Here’s where my mind has been for a while:
Homework, vocal chord nodules, papers, bank accounts, and earth: 1.
As I am writing this, I just thought of another thing I have to do for tomorrow that I had forgotten about until now, and I said to myself, where is this blog post going? I think the answer is that I don’t really know, so buckle up, kids.
Earlier this week, I had a day where I was done with my homework by the afternoon (which never EVER happens for me). I was thinking about working to get ahead on my homework for the rest of the week, but I started not feeling well, so I just decided to relax for a while. I realized that I couldn’t remember the last time I cracked open my Bible without being at church or the Gathering or being asked to, so I flipped to where I left off in Jeremiah and started reading. Very quickly, I realized for what seemed like the millionth time lately that I’ve been doing something wrong. I’ve been working through Jeremiah since July, and trust me, the book isn’t THAT long. I pulled out my journal because I know that writing things down is the best way for me to process them, and I noticed that I hadn’t written in it since September. And a lot of things have happened since September.
I quickly became overwhelmed with just the thought of the cycle in which I’ve gotten myself stuck. Homework is done, almost always, at the very last minute before class. Most of my events, meetings, and commitments are attended out of a sense of obligation and responsibility, and not with a desire to do these things I used to so enjoy. Because of the fragility of my voice, I have become timid in both speaking and singing, and even though I’m finally getting healthier, I don’t know how to use my voice anymore. I am graduating in two years and I have no idea what I want to do with my life. All the things that I could possibly think of that weren’t ideal came flooding into my mind. And while some of these were trivial and I made them issues because I was looking for things to add to my list of struggles in the moment, I became overwhelmed with the fact that I’ve thrust myself so fully into so many things that I literally haven’t stopped in months.
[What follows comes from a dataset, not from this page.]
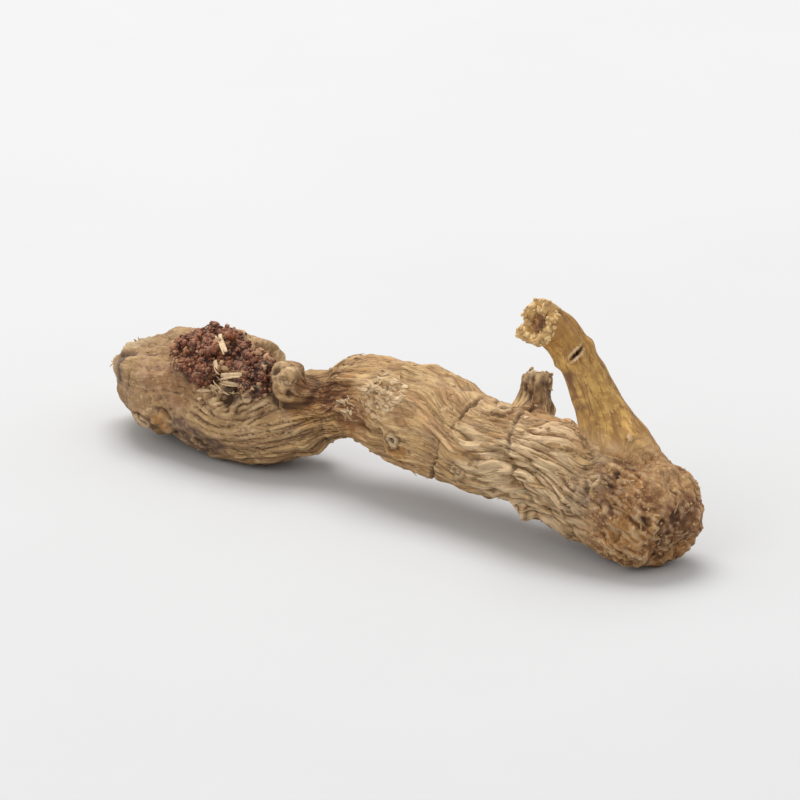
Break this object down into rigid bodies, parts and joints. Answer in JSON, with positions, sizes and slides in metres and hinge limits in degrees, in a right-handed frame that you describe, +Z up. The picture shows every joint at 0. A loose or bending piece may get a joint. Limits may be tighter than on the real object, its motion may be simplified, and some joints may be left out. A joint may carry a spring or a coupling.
{
  "type": "dried solomons seal root",
  "caption": "Dried Solomon's seal rhizome with a crusted stem scar on its swollen joint, a furrowed stem and a cut side shoot, lying on its underside.",
  "frame": {"origin": "middle of the bounding box at the surface the root lies on", "axes": "+X along the root from its broken old end to its growing end, +Z up, the crusted stem scar and the shoot's cut end face -Y"},
  "size_m": [0.0766, 0.0148, 0.0266],
  "materials": {
    "dried_root": "dull dried skin"
  },
  "bodies": {
    "root": {"rhizome": "dried_root"}
  },
  "joints": []
}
Newsflash, everyone: That’s not healthy.
If you read my blog regularly, you might remember that I wrote a blog post a couple of weeks ago about finally letting God have my attention, and in the moment, I thought that I was definitely going to follow through on that, but I didn’t. I kept trying to move at a pace that I don’t even think is possible and left no room for myself or for time with God. This has left me sprinting through all aspects of my life without stopping to process anything or enjoy college or do anything fun without having “you should be writing a paper/doing homework/planning an event for your residents/practicing for choir and voice lessons/reading ahead/other ridiculous things” in the back of my mind. The guilt complex was speaking loudly, friends.
But then, the next day after I realized all these things, I talked to my parents and my boyfriend, who all pointed me to Jesus and spoke a lot of truth to me. As I was letting myself try, often unsuccessfully, to move so quickly, I was ignoring what God was trying to say to me and neglecting myself physically, spiritually, emotionally, and mentally. I had to come to a point where I just needed to stop. The problem was, once I stopped for even an hour, I wanted to just stop altogether, at least for the time being. To be honest, doing homework and going to class this week has not been easy, but I’ve been doing it because I know that God put me in this place for a reason, and there are so many people in the world who would do anything to have a chance to have an education like the one that Hope offers.
I’m still in the process of sorting things out, processing, and figuring out how I am going to change things, but I know that God isn’t finished with me yet. He has overcome this world and I am more than a conqueror through him. He has placed me here now because I need to be in this place in this season for reasons that he knows far better than I. No matter what I feel about myself and my stress and my shortcomings and successes on a daily basis, that’s the truth. I am a daughter of the King and his plans for me exceed what I understand. I just have to stop and listen.
“No, despite all these things, overwhelming victory is ours through Christ, who loved us.”